Include resilience as part of enterprise risk management (ERM) frameworks.
2. Supply Chain Control
Audit vendor and third-party dependencies.
Diversify suppliers to avoid single points of failure.
Require vendor transparency, code audits, and secure update protocols.
Consider domestic or sovereign supply chains for critical equipment.
3. Technical Hardening
Deploy zero trust architectures across telecom core, RAN, and OSS/BSS.
Implement network segmentation to prevent lateral movement.
Maintain air-gapped backups of critical systems and data.
Use continuous threat intelligence and red teaming.
4. Incident Response and Recovery
Develop joint operator-government playbooks for telecom sabotage scenarios.
Establish 24/7 SOC and CERT collaboration.
Run regular resilience exercises with simulated attacks on key infrastructure.
Ensure rapid rollback capability for compromised firmware or configurations.
5. National Policy and Regulation
Enforce compliance frameworks like UK’s Telecoms Security Act or EU’s NIS2 Directive.
Invest in national telecom testing labs to inspect foreign equipment.
Encourage public-private partnerships to share threat intelligence.
Create sovereign communications channels for government and emergency use.
Backdoor and Sabotage Scenarios Boards Must Consider
Boards should model their risk posture against these realistic scenarios:
Supply Chain Backdoor Activation – A foreign vendor pushes a malicious firmware update that compromises critical RAN nodes.
Insider Attack – A rogue engineer manipulates OSS provisioning to shut down major customer accounts.
Nation-State Cyber Strike – Coordinated attack on submarine cable landing stations disrupts international connectivity.
Cloud Provider Outage – A hyperscaler outage takes down 5G core network functions hosted in public cloud.
Protocol Exploitation – SS7 or Diameter vulnerabilities enable mass interception of subscriber communications.
For each scenario, boards should ask: Do we have a tested response plan? Can we continue operations within 24 hours?
The Role of Governments
Governments cannot afford to be passive observers of telecom resilience. Their role includes:
Defining “nationally critical” operators and mandating higher security baselines.
Funding national cybersecurity initiatives, including red team exercises and threat detection systems.
Developing sovereign backup systems such as terrestrial navigation (eLORAN) and emergency telecom channels.
Coordinating international threat intelligence sharing, particularly for cross-border infrastructure like submarine cables.
Issuing rapid security advisories and maintaining clear communication channels with operators during crises.
Funding Resilience: The Business Case
Telecom boards often see security as a cost centre.

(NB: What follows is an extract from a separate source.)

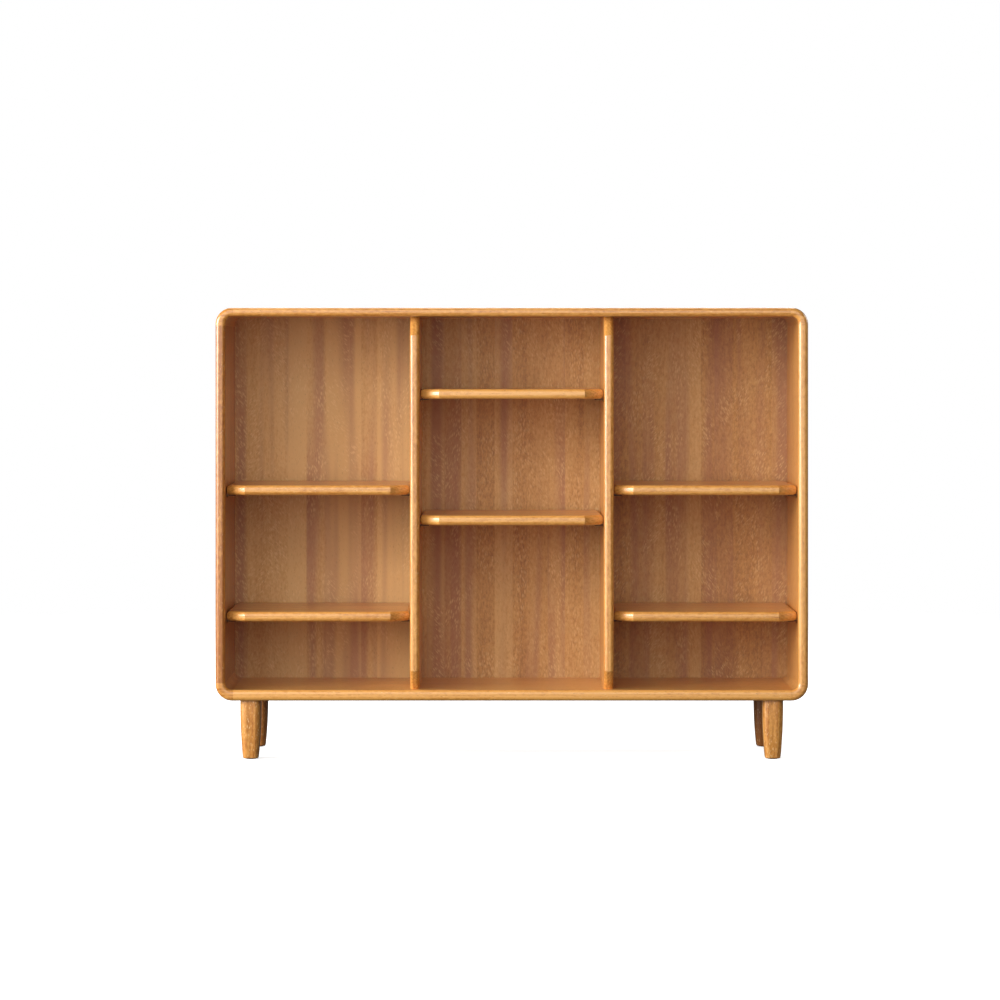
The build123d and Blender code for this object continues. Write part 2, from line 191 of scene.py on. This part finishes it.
HONEY = {
    "light": (0.82, 0.395, 0.095),
    "middle": (0.62, 0.252, 0.048),
    "dark": (0.40, 0.130, 0.020),
    "fleck": (0.96, 0.66, 0.30),
    "pore": (0.20, 0.060, 0.012),
}
CHESTNUT = {
    "light": (0.74, 0.468, 0.190),
    "middle": (0.63, 0.345, 0.120),
    "dark": (0.45, 0.226, 0.085),
    "fleck": (0.87, 0.610, 0.285),
    "pore": (0.20, 0.092, 0.042),
    "plum": (0.42, 0.192, 0.120),
}
BEECH = {
    "light": (0.78, 0.58, 0.38),
    "middle": (0.66, 0.46, 0.28),
    "dark": (0.52, 0.33, 0.18),
    "fleck": (0.50, 0.30, 0.16),
}

# Which object axes stand for across, across and along the grain.
AXIS_ORDER = {"X": "YZX", "Z": "XYZ"}

# Noise layers by name: how many features a metre holds across the grain and along it,
# the noise's detail and roughness, and the layer's weight in the lightness of the wood.
BOARD_LAYERS = {
    "drift": (22.0, 2.6, 3.0, 0.55, 0.70),
    "streaks": (260.0, 7.0, 4.0, 0.60, 0.80),
    "mottle": (210.0, 85.0, 4.0, 0.65, 1.15),
    "fibres": (2100.0, 38.0, 2.0, 0.50, 0.30),
}
PANEL_LAYERS = {
    "drift": (24.0, 2.2, 3.0, 0.55, 0.70),
    "streaks": (130.0, 6.0, 4.0, 0.62, 0.30),
    "mottle": (270.0, 125.0, 4.0, 0.68, 1.25),
    "fibres": (420.0, 42.0, 4.0, 0.60, 0.50),
}
# What the layers add up to on average, taken off again, so that a tone of 0 is the middle.
BOARD_AVERAGE = 0.95
PANEL_AVERAGE = 1.03

PITH = (0.05, -0.09, 0.0)
RING_SPACING = 4.6 * MM
RING_WANDER = 0.02
RING_WEIGHT = -0.125

STAVE_WIDTH = 38 * MM
STAVE_UNEVENNESS = 0.8
STAVE_JOINT_SOFTNESS = 0.12
STAVE_WEIGHT = 0.38
WIDEST_LEAN = 0.75

STROKE_SWAY = 5.0 * MM
GRAIN_BUMP = 0.12 * MM
WOOD_SPECULAR = 0.35
LACQUER_WEIGHT = 0.90
LACQUER_ROUGHNESS = 0.26
LACQUER_IOR = 1.62


def grain_coordinates(tree, grain, shift):
    """Object coordinates with the grain along the third axis, moved so that no boards match."""
    axes = axes_of(tree, vector_maths(tree, "ADD", object_place(tree), shift))
    turned = tree.nodes.new("ShaderNodeCombineXYZ")
    for socket, axis in zip(turned.inputs, AXIS_ORDER[grain]):
        plug(tree, socket, axes[axis])
    return turned.outputs[0]


def stretched(tree, vector, across, along):
    """Grain coordinates scaled so that one unit is a feature 1/across wide and 1/along long."""
    return vector_maths(tree, "MULTIPLY", vector, (across, across, along))


def layered(tree, place, layers, tone_and_painted_light):
    """The noise layers by name, and the lightness that they and the tone, painted light included,
    add up to.
    """
    maps, level = {}, tone_and_painted_light
    for name, (across, along, detail, roughness, weight) in layers.items():
        grid = stretched(tree, place, across, along)
        maps[name] = noise(tree, grid, detail=detail, roughness=roughness)
        level = weighted(tree, maps[name], weight, level)
    return maps, level


def three_tones(tree, level, colours, dark, light):
    """The wood's colour: its dark, middle and light tones by the lightness."""
    stops = ((dark, colours["dark"]), (0.50, colours["middle"]), (light, colours["light"]))
    return ramp(tree, level, stops)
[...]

Resilience must instead be framed as a business enabler:
Reduced downtime = preserved revenue.
Fewer breaches = lower regulatory fines and litigation risk.
Better trust = stronger B2B partnerships and enterprise sales.
National alignment = access to government contracts and incentives.
Resilience is not an optional cost—it is a strategic investment in future competitiveness.
Five Questions Every Board Should Ask
What is our single point of failure?
Which vendors control our most critical network elements?
Can we detect and respond to a sabotage attempt within minutes?
How do we recover if our cloud core fails or is compromised?
Are we aligned with national resilience standards?
If any of these questions cannot be answered confidently, your resilience strategy is incomplete.
Conclusion: Resilience Is a National and Corporate Mandate
The telecom networks of the future will be more open, disaggregated, and software-driven. While this improves innovation and scalability, it also increases complexity—and therefore vulnerability.
Boards must treat telecom resilience not as an operational footnote, but as a strategic pillar of corporate and national security. Governments, in turn, must recognise telecom operators as partners in critical infrastructure defence.
The age of backdoors, state sabotage, and hybrid cyber conflict is already here. Resilience is no longer optional—it’s survival.